Since Ashok favours — and makes a strong argument for — transforming cooking into an engineering discipline, “one with standardised methods and a finite set of easy-to-remember general principles that work for all kinds of dishes”, his reductive culinary philosophy is: “Cooking is ultimately chemical engineering.” 

This is both the book’s strength and weakness. The food science he writes about is excellently collected and deconstructed, but it could get somewhat overwhelming for his major target audience: the lay reader who cooks. 

We learn about the basic physics of heat, density, air pressure, conduction, convection, radiation, denaturation and — most importantly for the Indian cook — the Maillard reaction, which explains the browning of food. There is a whole chapter on the science and techniques of browning and caramelisation of onions, garlic, cabbage and potatoes, written with verve and humour. 

For instance, he explains how a hot light source generates infrared radiation to cook food, as with a shawarma. Technically, everything, including us, radiates some energy, but it is not enough to cook food. “But if the object in question is reactor number 4 at Chernobyl,” he observes, “the results are not pretty.” 

Ashok casts new light on everyday Indian cooking. He recommends we use spice powders in good time before they turn to “flavourless sand (hint: use a spice or coffee grinder to make spice powders when you need them). There is a long analysis of whole spices and blends and lengthy expositions on the science of sugar, salt and flavour. His oeuvre is vast and includes the science behind using yoghurt, tamarind, mango, vinegar and tomato. 

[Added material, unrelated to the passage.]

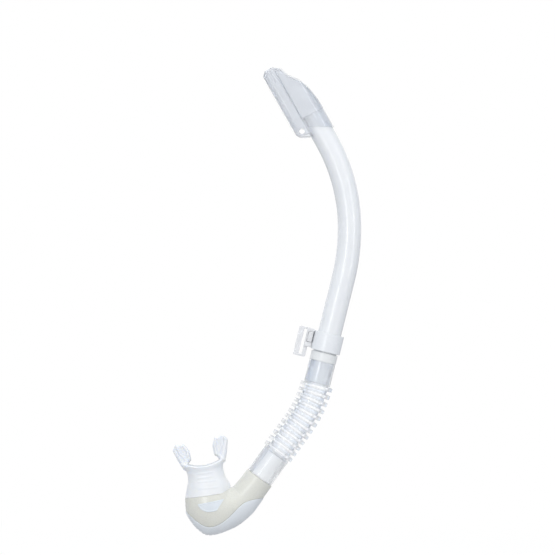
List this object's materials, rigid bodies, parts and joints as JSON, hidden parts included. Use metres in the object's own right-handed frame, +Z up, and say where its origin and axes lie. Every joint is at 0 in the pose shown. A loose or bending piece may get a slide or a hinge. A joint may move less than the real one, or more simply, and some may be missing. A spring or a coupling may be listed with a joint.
{
  "type": "snorkel tube",
  "caption": "Curved white snorkel tube with clear splash guard, sliding strap keeper, ribbed flexible hose, swivelling purge chamber and silicone mouthpiece with bite tabs.",
  "frame": {"origin": "centre of the strap slot in the keeper's buckle", "axes": "+Z up as the snorkel is worn, +X towards the outside of the barrel's bend, the whole centreline lies in the XZ plane and Y is the thickness"},
  "size_m": [0.176, 0.039, 0.436],
  "materials": {
    "barrel_plastic": "glossy translucent white",
    "guard_clear": "clear polycarbonate",
    "soft_grip": "soft translucent white",
    "keeper_plastic": "satin translucent white",
    "hose_silicone": "clear silicone",
    "white_plastic": "white moulded",
    "seal_rubber": "matte",
    "clip_steel": "spring steel",
    "chamber_cream": "satin cream",
    "membrane_silicone": "soft translucent",
    "cover_plastic": "satin bluish white",
    "mouth_silicone": "translucent silicone"
  },
  "bodies": {
    "barrel": {"barrel": "barrel_plastic", "guard_hood": "guard_clear", "guard_baffle": "guard_clear", "hose_collar": "barrel_plastic", "flex_hose": "hose_silicone"},
    "grip": {"keeper_grip": "soft_grip"},
    "ring": {"keeper_ring": "keeper_plastic"},
    "buckle": {"strap_buckle": "keeper_plastic"},
    "button": {"release_button": "keeper_plastic"},
    "hose_end": {"swivel_spigot": "white_plastic", "swivel_seal": "seal_rubber", "swivel_clip": "clip_steel"},
    "chamber": {"swivel_bush": "white_plastic", "chamber_body": "chamber_cream", "purge_seat": "white_plastic", "purge_cover": "cover_plastic", "badge_near": "cover_plastic", "badge_far": "cover_plastic", "mouthpiece": "mouth_silicone"},
    "membrane": {"purge_membrane": "membrane_silicone"}
  },
  "joints": [
    {"name": "keeper_slide", "type": "slide", "parent": "barrel", "child": "grip", "axis": [0.2419, 0, 0.9703], "range_m": [0, 0.045]},
    {"name": "keeper_turn", "type": "hinge", "parent": "grip", "child": "ring", "pos_m": [0.0227, 0, -0.00154], "axis": [0.2419, 0, 0.9703], "continuous": true},
    {"name": "buckle_release", "type": "slide", "parent": "ring", "child": "buckle", "axis": [-0.9703, 0, 0.2419], "range_m": [0, 0.008]},
    {"name": "button_press", "type": "slide", "parent": "buckle", "child": "button", "axis": [0, 1, 0], "range_m": [0, 0.001], "stiffness_N_per_m": 400},
    {"name": "hose_flex", "type": "hinge", "parent": "barrel", "child": "hose_end", "pos_m": [-0.00209, 0, -0.07417], "axis": [0, 1, 0], "range_deg": [-35, 25], "stiffness_Nm_per_rad": 0.35, "deforming": ["flex_hose"]},
    {"name": "chamber_swivel", "type": "hinge", "parent": "hose_end", "child": "chamber", "pos_m": [-0.04058, 0, -0.12735], "axis": [0.5878, 0, 0.809], "continuous": true},
    {"name": "membrane_lift", "type": "slide", "parent": "chamber", "child": "membrane", "axis": [-0.5, 0, -0.866], "range_m": [0, 0.0015], "stiffness_N_per_m": 20, "springref_m": -0.0005}
  ]
}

The food science in the book is excellently deconstructed, but it could still get somewhat overwhelming for the lay reader who cooks.

THE SMELL TEST

I also found most fascinating his exposition on orthonasal olfaction, or what you smell before you eat, which is quite different from the taste, which is why cheese may smell strange, flame-roasted brinjal may smell acrid and metallic and – my favourite – dried fish, may smell extremely fishy. 

The book abounds in handy cooking tips: for the best flavour, brown ingredients before adding them to gravies; use a batter of maida, salt and vodka for pakoras (alcohol reduces gluten development, stops surface starches from absorbing too much water, making pakoras crisper); use a pinch of baking soda to brown potatoes, blanch green vegetables, tenderise tough meat, make fluffier omelettes and browner dosas. He has “algorithms” for soft chapatis and perfect idli/dosa batter. 

Science, in other words, in the service of breakfast, lunch, dinner — and everything in between. 

Samar Halarnkar is a parttime journalist, part-time cook, full-time father and the author of A Married Man’s Guide to Creative Cooking (And Other Dubious Adventures).